Set task:
Lines after the one containing "THROAT_GAP = 5.8 * MM" are to be omitted; print exactly each line from the start of the records up to and including it.

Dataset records
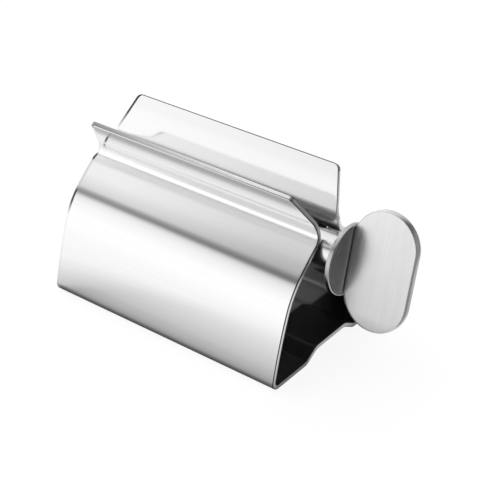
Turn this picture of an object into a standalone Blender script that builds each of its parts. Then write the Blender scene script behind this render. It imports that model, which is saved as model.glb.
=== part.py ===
"""Stand-up squeezer for a toothpaste tube: one bent steel sheet, and a slotted key that winds the tube up."""
import math

import bmesh
import bpy
from mathutils import Matrix, Vector

MM = 0.001

# Body, bent from one strip of sheet. X runs along the tube's width, Y from the front to the rear.
BODY_LENGTH = 70.0 * MM
SHEET = 1.2 * MM
SHEET_EDGE = 0.15 * MM
THROAT_GAP = 5.8 * MM

# Front wall: its lip curves out above the throat, narrows to its edge and ends below the plate's top.
LIP_DROP = 0.8 * MM
LIP_RADIUS = 5.4 * MM
LIP_FLARE = math.radians(33.6)
LIP_INSET = 4.35 * MM
LIP_TAPER_LENGTH = 14.5 * MM
LIP_CORNER_RADIUS = 0.9 * MM
FRONT_NOSE_HEIGHT = 34.7 * MM
FRONT_THROAT_RADIUS = 1.8 * MM
FRONT_SLOPE = math.radians(49.2)

# Rear wall: its plate is taller and narrows in the same way.
PLATE_RISE = 10.0 * MM
PLATE_RADIUS = 3.6 * MM
PLATE_FLARE = math.radians(31.6)
PLATE_INSET = 4.1 * MM
PLATE_TAPER_LENGTH = 11.9 * MM
PLATE_CORNER_RADIUS = 1.2 * MM
REAR_NOSE_HEIGHT = 36.0 * MM
REAR_THROAT_RADIUS = 4.5 * MM
REAR_SLOPE = math.radians(51.0)

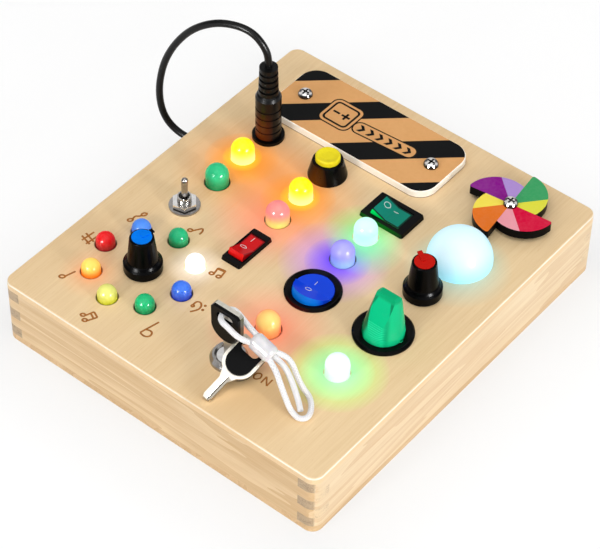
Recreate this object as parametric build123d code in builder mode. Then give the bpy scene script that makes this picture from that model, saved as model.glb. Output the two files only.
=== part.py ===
from build123d import *
import os
from math import cos, pi, radians, sin, tan

# Wooden busy board: a shallow box whose top panel carries lamps, switches, two dials, a key
# switch, a pinwheel, a battery cover and a plugged-in power lead. Millimetres, +Z up, +Y to the
# back of the board. The origin is the middle of the underside.

# ------------------------------------------------------------------ box
BOARD_WIDTH = 152.0
BOARD_DEPTH = 175.0
BOARD_HEIGHT = 30.0
PANEL_THICKNESS = 3.0
WALL_THICKNESS = 8.0
CORNER_RADIUS = 4.5
EDGE_ROUND = 0.8
FINGERS = 5
BOTTOM_SCREW_DIAMETER = 3.0
BOTTOM_SCREW_LENGTH = 14.0
BOTTOM_SCREW_HEAD = 6.0
BOTTOM_SCREW_INSET = 24.0
SCREW_POINT = 2.0
PILOT_MARGIN = 1.0

# ------------------------------------------------------------------ fits
HOLE_CLEARANCE = 0.15
RUNNING_CLEARANCE = 0.05
PLAY = 0.3

# ------------------------------------------------------------------ heights
TOP = BOARD_HEIGHT
UNDER = BOARD_HEIGHT - PANEL_THICKNESS
FLOOR = PANEL_THICKNESS


def spot(share_across, share_along):
    """A place on the top panel, as shares of its width and depth from the middle."""
    return (share_across * BOARD_WIDTH, share_along * BOARD_DEPTH)


# ------------------------------------------------------------------ places on the panel
LAMP_RING_AT = spot(-0.2586, -0.2786)
RED_DIAL_AT = spot(0.3257, 0.0520)
TOGGLE_AT = spot(-0.3257, -0.0760)
RED_ROCKER_AT = spot(-0.1026, -0.0920)
GREEN_ROCKER_AT = spot(0.1053, 0.1920)
BLUE_ROCKER_AT = spot(0.1151, -0.0949)
PADDLE_AT = spot(0.3329, -0.0931)
BUTTON_AT = spot(-0.1184, 0.2069)
DOME_LAMP_AT = spot(0.3283, 0.1829)
PINWHEEL_AT = spot(0.3316, 0.3646)
COVER_AT = spot(-0.1296, 0.3637)
JACK_AT = spot(-0.3283, 0.2177)
LOCK_AT = spot(0.1000, -0.3583)
ROUND_LAMPS_AT = [
    spot(-0.3178, 0.0274),
    spot(-0.3283, 0.1274),
    spot(-0.1184, 0.1120),
    spot(-0.1105, 0.0223),
    spot(0.0987, 0.1057),
    spot(0.1033, 0.0200),
    spot(0.1112, -0.2417),
    spot(0.3270, -0.2423),
]

# ------------------------------------------------------------------ lamps
RING_LAMP_COUNT = 8
RING_LAMP_CIRCLE = 39.4
RING_LAMP_TURN = -1.4
RING_LAMP_DIAMETER = 7.7
RING_LAMP_PROUD = 5.6
ROUND_LAMP_DIAMETER = 9.5
ROUND_LAMP_PROUD = 8.9
LAMP_HOLE_CLEARANCE = 0.4
LAMP_FLANGE = 1.0
LEG_LENGTH = 4.0
LEG_WIDTH = 0.6
LEG_SPACING = 2.54
RING_CARD_THICKNESS = 1.6
RING_CARD_BORE = 22.0
RING_CARD_MARGIN = 6.5
DOME_LAMP_DIAMETER = 25.8
DOME_LAMP_HEIGHT = 13.8
DOME_LAMP_WALL = 1.6

# ------------------------------------------------------------------ battery compartment
COVER_LENGTH = 81.6
COVER_WIDTH = 33.0
COVER_THICKNESS = 3.4
COVER_CORNER = 8.0
COVER_SCREW_MARGIN = 1.05
COVER_SCREW_DIAMETER = 3.0
COVER_SCREW_HEAD = 6.0
COVER_SCREW_HEAD_HEIGHT = 1.9
COVER_SCREW_REACH = 8.0
CELL_DIAMETER = 10.5
CELL_LENGTH = 44.5
CELL_COUNT = 2
NIPPLE_DIAMETER = 3.8
NIPPLE_LENGTH = 1.0
HOLDER_WALL = 1.2
HOLDER_END_ROOM = 3.4
HOLDER_LIP = 2.5
CONTACT_THICKNESS = 0.5
CONTACT_WIDTH = 8.4
CONTACT_SPRING_LENGTH = 2.2
CONTACT_SPRING_DIAMETER = 6.3

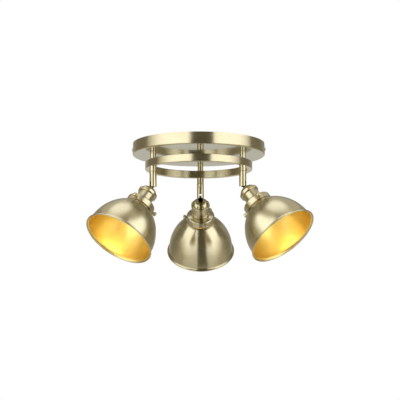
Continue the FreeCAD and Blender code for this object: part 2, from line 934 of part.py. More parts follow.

Response to this exercise:
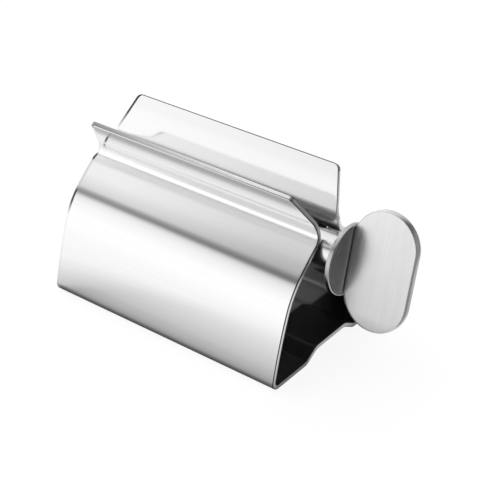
Turn this picture of an object into a standalone Blender script that builds each of its parts. Then write the Blender scene script behind this render. It imports that model, which is saved as model.glb.
=== part.py ===
"""Stand-up squeezer for a toothpaste tube: one bent steel sheet, and a slotted key that winds the tube up."""
import math

import bmesh
import bpy
from mathutils import Matrix, Vector

MM = 0.001

# Body, bent from one strip of sheet. X runs along the tube's width, Y from the front to the rear.
BODY_LENGTH = 70.0 * MM
SHEET = 1.2 * MM
SHEET_EDGE = 0.15 * MM
THROAT_GAP = 5.8 * MM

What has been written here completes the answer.